BOWEN: What he has said Fran is that he discussed nothing more in that conversation which by the way --
KELLY: Yes but how did he know they were being bugged and why did he tell a foreign national --
BOWEN: Fran with respect this interview will work better if you let me answer the questions youve asked to me. Sam Dastyari has said that he went to end the relationship, to say as common courtesy We can have no further contact. That was this conversation. He also has said he discussed nothing more than what was already been, as you might recall at the time, very readily traversed in the media. Some of the same media outlets which are very talking about this now were talking about that at the time and Sam Dastyari had no access to any information other than what he had read and had been speculated upon in the media and that's what he discussed.

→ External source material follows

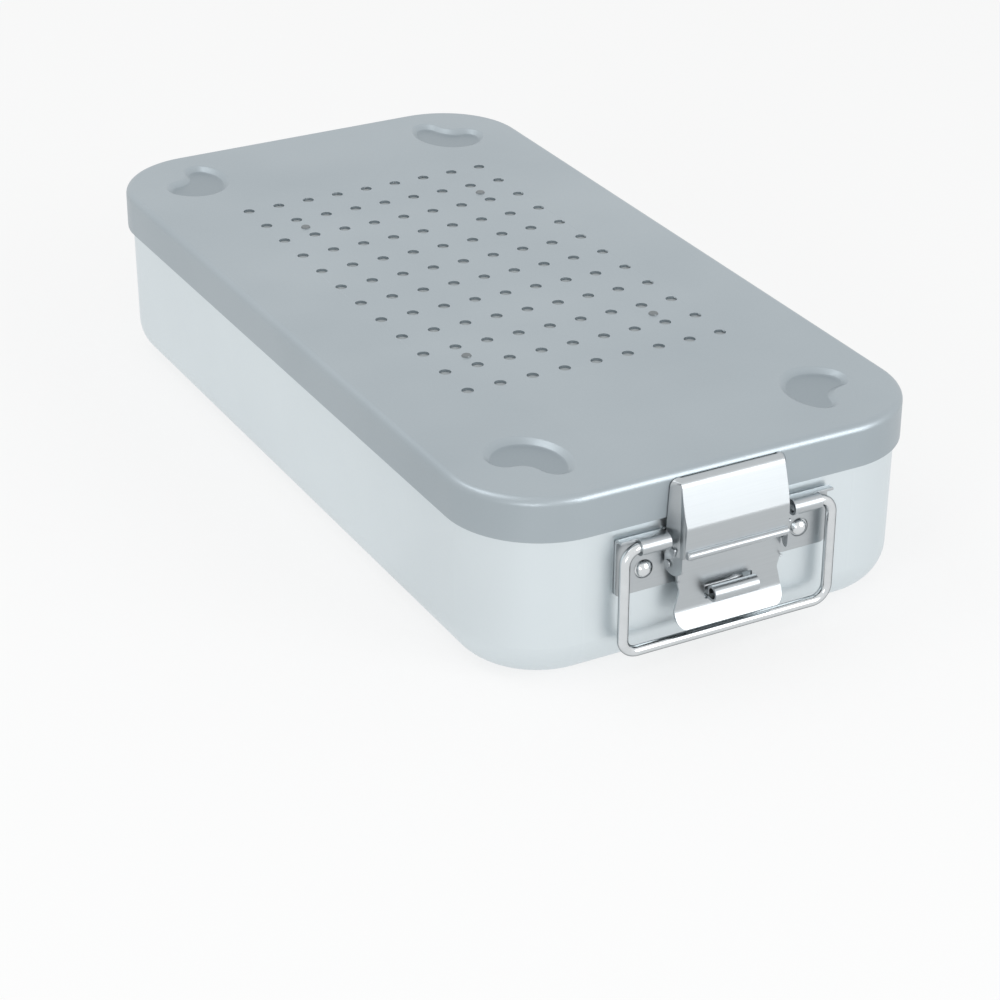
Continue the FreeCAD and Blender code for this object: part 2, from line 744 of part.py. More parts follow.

Now there are national security implications here Fran of having ASIOs methods and tactics trawled through the media. I think the Government should be concerned about that. They appear unconcerned about that, they are more concerned in political point scoring.
KELLY: One last question on this. Senator Dastyari made that speech contradicting Labor policy on the South China Sea one day after Huang Xiangmowithdrew a $400,000 donation to Labor because of Labors policy on the South China Sea. Was Senator Dastyari asked by somebody in the Labor hierarchy to go out and make that speech to do whatever it takes to secure that donation?
BOWEN: I very, very much doubt that and he has admitted that that was an error. He has paid the price with a second resignation.
KELLY: You doubt that? Have you asked questions about that?
BOWEN: Well Fran I do not believe that is the case, no. He made a mistake Fran, he made a mistake and he has paid the price.
KELLY: Chris Bowen, thank you very much for joining us.